* **Work instructions**: Please pull out every line that includes the string "joints".

* **Given data**:
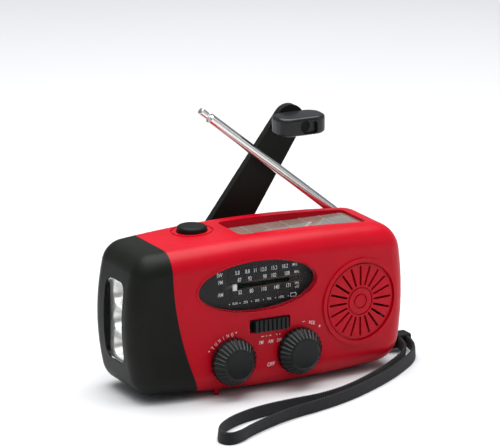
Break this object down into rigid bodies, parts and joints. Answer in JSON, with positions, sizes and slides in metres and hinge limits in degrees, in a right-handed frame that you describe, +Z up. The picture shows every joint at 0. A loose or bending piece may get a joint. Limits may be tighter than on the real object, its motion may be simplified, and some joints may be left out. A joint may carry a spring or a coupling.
{
  "type": "emergency radio",
  "caption": "Hand-cranked pocket radio with a curved shell, lamp end cap, solar top, round speaker grille, tuning dial, telescopic antenna, folding crank and wrist strap.",
  "frame": {"origin": "centre of the radio's footprint box, on the surface that its feet stand on, measured without the strap and its clip", "axes": "+X along the length from the lamp end to the speaker end, +Y to the back, +Z up"},
  "size_m": [0.139, 0.1057, 0.1105],
  "materials": {
    "red_shell": "gloss",
    "black_shell": "satin",
    "clear_plastic": "clear",
    "reflector": "polished",
    "circuit_board": "satin",
    "solar_glass": "gloss",
    "dial_face": "satin",
    "white_plastic": "satin",
    "steel": "satin",
    "speaker_paper": "matt",
    "ferrite": "matt",
    "copper": "satin",
    "cell_sleeve": "gloss",
    "brass": "satin",
    "grip_plastic": "satin sheen",
    "chrome": "polished",
    "port_rubber": "matt",
    "strap_fabric": "woven"
  },
  "bodies": {
    "housing": {"front_shell": "red_shell", "rear_cover": "red_shell", "lamp_cap": "black_shell", "lamp_lens": "clear_plastic", "lamp_reflector": "reflector", "lamp_leds": "clear_plastic", "lamp_board": "circuit_board", "lamp_switch": "black_shell", "solar_panel": "solar_glass", "dial_window": "clear_plastic", "dial_plate": "dial_face", "tuning_capacitor": "white_plastic", "volume_control": "steel", "band_switch_body": "steel", "speaker_frame": "steel", "speaker_cone": "speaker_paper", "speaker_magnet": "ferrite", "main_board": "circuit_board", "board_screws": "steel", "ferrite_rod": "ferrite", "ferrite_coil": "copper", "ferrite_holders": "white_plastic", "battery_cell": "cell_sleeve", "battery_cradles": "black_shell", "crank_bushing": "brass", "idler_pin": "steel", "generator": "steel", "gear_plate": "steel", "antenna_bracket": "chrome", "antenna_rivet": "chrome", "usb_socket": "steel", "micro_socket": "steel", "port_board": "circuit_board", "case_screws": "steel", "strap_clip": "black_shell", "wrist_strap": "strap_fabric"},
    "lamp_button": {"lamp_button": "black_shell"},
    "tuning": {"tuning_knob": "black_shell", "tuning_pinion": "white_plastic"},
    "pointer": {"dial_pointer": "white_plastic"},
    "volume": {"volume_knob": "black_shell"},
    "band_switch": {"band_switch_cap": "black_shell"},
    "crank": {"crank_hub": "black_shell", "crank_shaft": "steel", "crank_gear": "white_plastic", "fold_pin": "steel"},
    "crank_arm": {"crank_arm": "black_shell", "grip_pin": "steel"},
    "grip": {"crank_grip": "grip_plastic"},
    "idler": {"idler_gear": "white_plastic"},
    "generator_rotor": {"generator_pinion": "brass"},
    "antenna_base": {"antenna_base_tube": "chrome"},
    "antenna_second": {"antenna_second_tube": "chrome"},
    "antenna_third": {"antenna_third_tube": "chrome"},
    "antenna_tip": {"antenna_tip_rod": "chrome"},
    "port_cover": {"port_cover": "port_rubber"}
  },
  "joints": [
    {"name": "lamp_button_press", "type": "slide", "parent": "housing", "child": "lamp_button", "axis": [0, 0, -1], "range_m": [0, 0.0011], "stiffness_N_per_m": 300, "springref_m": -0.0008},
    {"name": "tuning_turn", "type": "hinge", "parent": "housing", "child": "tuning", "pos_m": [-0.0207, -0.025, 0.0155], "axis": [0, 1, 0], "range_deg": [-13, 255]},
    {"name": "pointer_slide", "type": "slide", "parent": "housing", "child": "pointer", "axis": [1, 0, 0], "range_m": [-0.00125, 0.0241]},
    {"name": "volume_turn", "type": "hinge", "parent": "housing", "child": "volume", "pos_m": [0.0094, -0.025, 0.0159], "axis": [0, 1, 0], "range_deg": [-30, 250]},
    {"name": "band_switch_slide", "type": "slide", "parent": "housing", "child": "band_switch", "axis": [1, 0, 0], "range_m": [-0.0015, 0.0015]},
    {"name": "crank_turn", "type": "hinge", "parent": "housing", "child": "crank", "pos_m": [-0.0151, 0.021, 0.0338], "axis": [0, -1, 0], "range_deg": [-25, 15]},
    {"name": "crank_fold", "type": "hinge", "parent": "crank", "child": "crank_arm", "pos_m": [-0.0151, 0.0265, 0.0338], "axis": [-0.8221, 0, 0.5693], "range_deg": [0, 150]},
    {"name": "grip_spin", "type": "hinge", "parent": "crank_arm", "child": "grip", "pos_m": [0.03044, 0.017, 0.09957], "axis": [0, 1, 0], "continuous": true},
    {"name": "idler_turn", "type": "hinge", "parent": "housing", "child": "idler", "pos_m": [0.00294, 0.014, 0.04037], "axis": [0, -1, 0], "continuous": true},
    {"name": "generator_turn", "type": "hinge", "parent": "housing", "child": "generator_rotor", "pos_m": [0.01712, 0.012, 0.03787], "axis": [0, -1, 0], "continuous": true},
    {"name": "antenna_fold", "type": "hinge", "parent": "housing", "child": "antenna_base", "pos_m": [0.05, 0.0195, 0.0583], "axis": [0, 1, 0], "range_deg": [-38.75, 6.25]},
    {"name": "antenna_second_slide", "type": "slide", "parent": "antenna_base", "child": "antenna_second", "axis": [-0.7799, 0, 0.6259], "range_m": [0, 0.062]},
    {"name": "antenna_third_slide", "type": "slide", "parent": "antenna_second", "child": "antenna_third", "axis": [-0.7799, 0, 0.6259], "range_m": [0, 0.062]},
    {"name": "antenna_tip_slide", "type": "slide", "parent": "antenna_third", "child": "antenna_tip", "axis": [-0.7799, 0, 0.6259], "range_m": [0, 0.062]},
    {"name": "port_cover_swing", "type": "hinge", "parent": "housing", "child": "port_cover", "pos_m": [-0.0255, 0.0229, 0.0092], "axis": [-1, 0, 0], "range_deg": [0, 110]}
  ],
  "couplings": [
    {"joint": "pointer_slide", "follows": "tuning_turn", "m_per_rad": 0.0054},
    {"joint": "idler_turn", "follows": "crank_turn", "ratio": -3},
    {"joint": "generator_turn", "follows": "crank_turn", "ratio": 9}
  ]
}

* **Expected answer**:
Break this object down into rigid bodies, parts and joints. Answer in JSON, with positions, sizes and slides in metres and hinge limits in degrees, in a right-handed frame that you describe, +Z up. The picture shows every joint at 0. A loose or bending piece may get a joint. Limits may be tighter than on the real object, its motion may be simplified, and some joints may be left out. A joint may carry a spring or a coupling.
  "joints": [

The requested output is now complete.